The new crew also features freshman point guard Tiki Mayben. As a 15-year-old, Mayben was regarded by some scouting services as the best point guard prospect in the nation. He committed to Syracuse, but did not qualify academically. After paying his way through UMass and sitting out last year, Mayben is raring to go. He brings plenty of flash to the floor.
"He is very gifted," says Ford. "He sees plays in advance that I don't see, that other players don't see. The negative side of that is he's got to cut down on his turnovers."
Mayben's two-edged sword was apparent right away in the exhibition game. On the first possession, he found Lasme with a great entry pass for a two-handed dunk.
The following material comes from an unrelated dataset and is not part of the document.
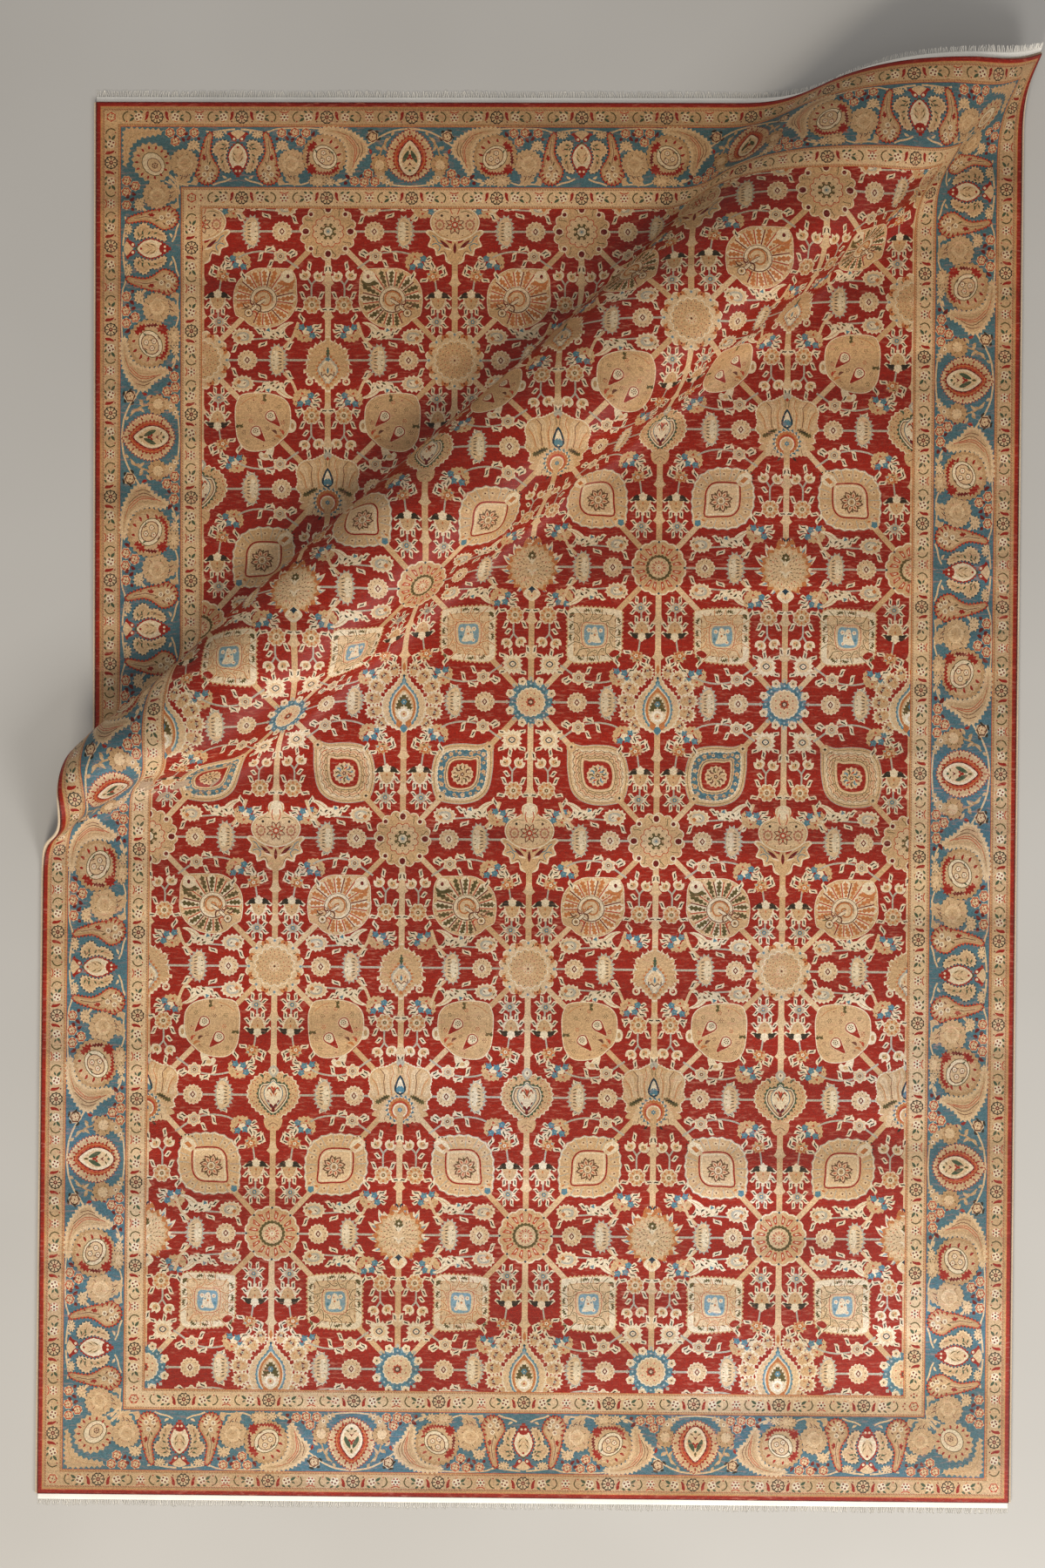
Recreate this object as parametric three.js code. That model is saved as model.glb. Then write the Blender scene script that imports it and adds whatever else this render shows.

On the next possession, he dribbled behind his back in traffic, leading to a turnover and a layup on the other end.
"Sometimes you want your teammates to say, 'Man, how'd he see that? How'd he get that there?' " Mayben said. But in game situations, Mayben insists, "It's straight to what's going to get us winning."
UMass opens at home tonight against Dartmouth. Stiffer tests await soon after with games at Pittsburgh, Louisville, and Kentucky. The Minutemen should have a read by Christmas about whether their ambitions are realistic.
To be sure, the effort is there. With 44 seconds remaining in the exhibition game and UMass ahead by 28, Forbes -- already with a game-high 21 points -- hit the floor hard near halfcourt in pursuit of a loose ball.
It's the sort of play Ford loves to see, the kind that he is trying to taunt out of the Minutemen by referring to them as a "country club team."
"We're an average team right now that is striving to be good," insists Ford. "Then we're going to strive to be great."